In other words, the Schwarber-versus-Jackson debate is deserving of an asterisk.

Chicago’s growing migrant population needs our help.

Seeing so many migrants camped out in tents around local police stations is heartbreaking. Watching residents react angrily at the possibility of relocating the migrants to their neighborhoods stirs up other emotions.

It seems like a problem with no good solution. But seeing the tents at the Town Hall station on Addison Street, only a few blocks from Wrigley Field, made me wonder about our two empty baseball stadiums.

How difficult would it be for the city to pay the Chicago Cubs for temporary use of their ballpark for the next four or five months until they need to get ready for opening day? The suites might be small, but they’re bigger than the tents currently used as living quarters. The Illinois Sports Facilities Authority, which owns Guaranteed Rate Field, also could be paid for use as shelter during the cold winter months.

Yes, there would be costs for security and heat and electricity, and it wouldn’t solve all the problems of the growing migrant population.

But it would help some families get through a cold Chicago winter.

I’m sure neither Cubs Chairman Tom Ricketts nor Sox Chairman Jerry Reinsdorf would mind as long as they had enough time to get their ballparks ready for the 2024 season, right? By then, perhaps Mayor Brandon Johnson would have a plan in place.

If anyone has a better idea, let’s hear it.

Get ready for a long delay before the World Series.

The pitch clock sped up the game, but it can’t speed up October’s postseason schedule.

The Phillies look poised to sweep the Arizona Diamondbacks in the NLCS. The Texas Rangers appear ready to end the American League Championship Series at home against the Houston Astros in the next few days. That would mean we could be looking at a long gap between the LCSes and the start of the World Series.

MLB long ago scheduled Game 1 of the World Series for Oct. 27. But if the Phillies and Rangers win in four or five games, that would mean no baseball on tap for five or six days.

We all know TV rules the postseason schedule. But if both series end early, wouldn’t it make sense to move the World Series up a few days, perhaps even ending it by Halloween?

The list of famous people whose popularity escapes me gets longer every year.

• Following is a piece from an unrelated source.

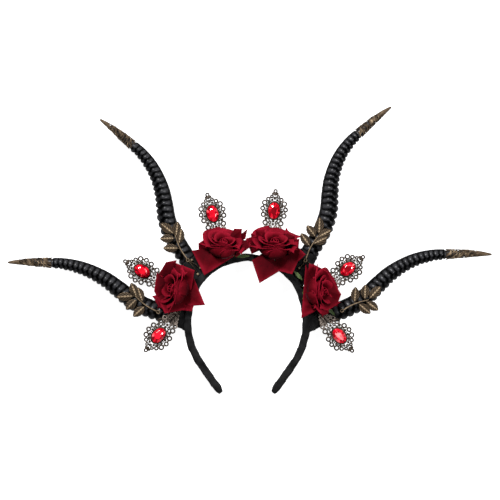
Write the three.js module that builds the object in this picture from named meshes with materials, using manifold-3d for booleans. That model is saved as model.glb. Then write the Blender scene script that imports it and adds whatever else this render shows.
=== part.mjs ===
import * as THREE from 'three';
import { mergeVertices } from 'three/addons/utils/BufferGeometryUtils.js';
import Module from 'manifold-3d';

// A four-horned headband with cloth roses, brass leaf sprigs, filigree ornaments and lacy horn caps.
// Lengths are in millimetres and angles in degrees. The headband lies on its back edge: +X is the
// viewer's right, +Y runs up past the crown and +Z comes toward the viewer. The origin is the middle
// of the crown on the back edge.

const clearance = 0.3;

// Band: a stiff hoop wound with cloth, open at the bottom between its two leg ends.
const bandHalfWidth = 65;
const bandCrownRise = 76.6;
const bandLegDrop = 72;
const bandThickness = 7;
const bandDepth = 24;
const bandSquareness = 0.32;
const legEndRounding = 0.45;
const bandSteps = 26;

// Horns: one moulding used four times, ringed up to the tip cap.
const hornLength = 198;
const hornBow = 23;
const hornGirth = 21;
const hornRings = 18;
const ringDepth = 1.3;
const hornTipLift = 9;
const hornSides = 8;

// Necks: the cloth-bound stubs that carry the horns from the band.
const neckLength = 30;
const neckGirth = 22;
const neckFlare = 14;

// Tip caps: thin brass cones with a lacy rim.
const capWall = 0.8;
const capRimLobe = 4;
const capPiercing = 1.7;

// Leaf sprigs: one brass stamping used four times.
const stemLength = 31;
const stemGirth = 1.8;
const leafLength = 16.5;
const leafWidth = 8.6;
const leafRidge = 0.9;
const sprigRing = 2.1;

// Filigree ornaments: one pierced plate used six times, each with an oval cut stone.
const ornamentLength = 55.5;
const ornamentHalfWidth = 15.4;
const ornamentPlate = 1.4;
const scrollSize = 3.5;
const scrollWire = 1.25;
const stoneLength = 18.5;
const stoneWidth = 13;
const stoneHeight = 4.6;
const postWidth = 2.4;
const postThickness = 1.1;
const postLevel = 8.2;

// Roses: cut cloth petals in nested cups round a rolled heart, on a green calyx.
const roseRadius = 32;
const roseHeight = 27;
const roseStandoff = 3;
const petalWall = 1.2;
const calyxRadius = 5;
const sepalLength = 17;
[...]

That doesn’t mean they don’t deserve their fame. It just means I’m too old to understand what everyone else sees in them.

Among the celebrities I find devoid of real talent are Pete Davidson, Kevin Hart, Awkwafina, Sharon Osbourne, Jared Leto, Andy Cohen, Whoopi Goldberg, Ryan Seacrest, Russell Brand, Chris Pratt and any and all Kardashians.

It’s much longer, but you get the point.

My latest addition to the list is ESPN’s Pat McAfee, a former NFL punter and wrestler who shot to fame interviewing Aaron Rodgers on his podcast. He adopted a signature look by wearing a black tank top to show he’s different from other sports analysts, and apparently it works.

There’s no doubt McAfee is different, but he’s not funny or particularly insightful. Fawning over Rodgers is what he does best. What’s worse, he’s now ubiquitous on ESPN with his own show and a stint on College GameDay, where his clowning brings down an otherwise fine show. When he’s on, I always grab the remote.

I suppose McAfee’s audience is composed of millennial and Generation X “bros” who think he’s one of them, but I’ve yet to meet anyone who really enjoys his shtick. Nevertheless, McAfee clones will soon be all over TV.

It’s a copycat world, and we’re just living in it.